Partnership to benefit Malone Center, Nebraska students
A new community partnership will strengthen collaborations between the University of Nebraska–Lincoln and the Clyde Malone Community Center.
The mutually beneficial partnership will benefit the Malone Center children and families while providing practical experiences for students in Nebraska’s College of Education and Human Sciences. The initial five-year agreement was signed May 6 by Beth Doll, interim dean of education and human sciences, and Kimberly Goins, executive director of the Malone Center.
“We are delighted that our students can walk across the street from campus, into the Malone Center, and have world-changing experiences as they provide needed services to children and families in Lincoln,” Doll said. “Our college prepares students for careers where they are going to make other people’s lives better. This is a unique opportunity for our students to walk that talk while they’re in training.”
Areas of collaboration will include teaching; research; curriculum development; training; and placement of interns, graduate assistants and student teachers.
The project started with activities between staff and children from the university’s Ruth Staples Child Development Laboratory and Malone’s Early Achievers Academy. Plans are also in place to have graduate students in the college’s marriage and family therapy program provide on-site family therapy services.
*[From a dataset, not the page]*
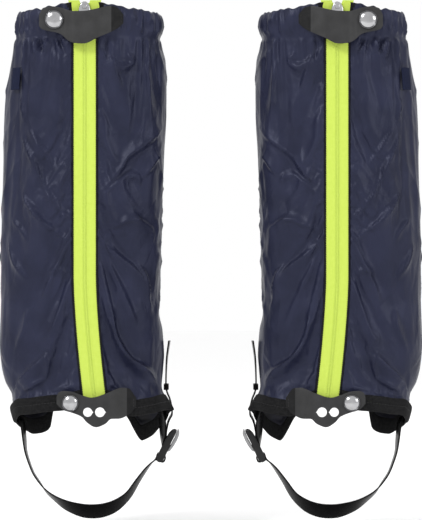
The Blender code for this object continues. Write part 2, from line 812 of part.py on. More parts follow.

“We want to ensure that all families in Lincoln have access to quality education, access to additional social services, and access to people who really believe in them. That’s what we’re getting from the university in this partnership,” Goins said. “It’s ensuring that we can take care of our families and be on the forefront of educational opportunities. Our kids and families will be much better because of this partnership.”
Deb Mullen, associate dean of education and human sciences, is coordinating the partnership for the college.
“We’re not just neighbors, we’re partners, and we need to be good partners so our shared neighborhood can achieve all that’s possible,” Mullen said. “Children in the Malone community deserve the same opportunities as children in more affluent areas of Lincoln. These are talented kids, and we see their value. They can achieve so much if they’re just given the chance.”
The Malone Center supports underserved families through early childhood education, an out-of-school program, a leadership academy for high school students, a community learning center at Culler Middle School, a minority health program and an aging senior program to help seniors remain independent.
Education and human sciences leaders anticipate students and faculty across the college will participate in the partnership.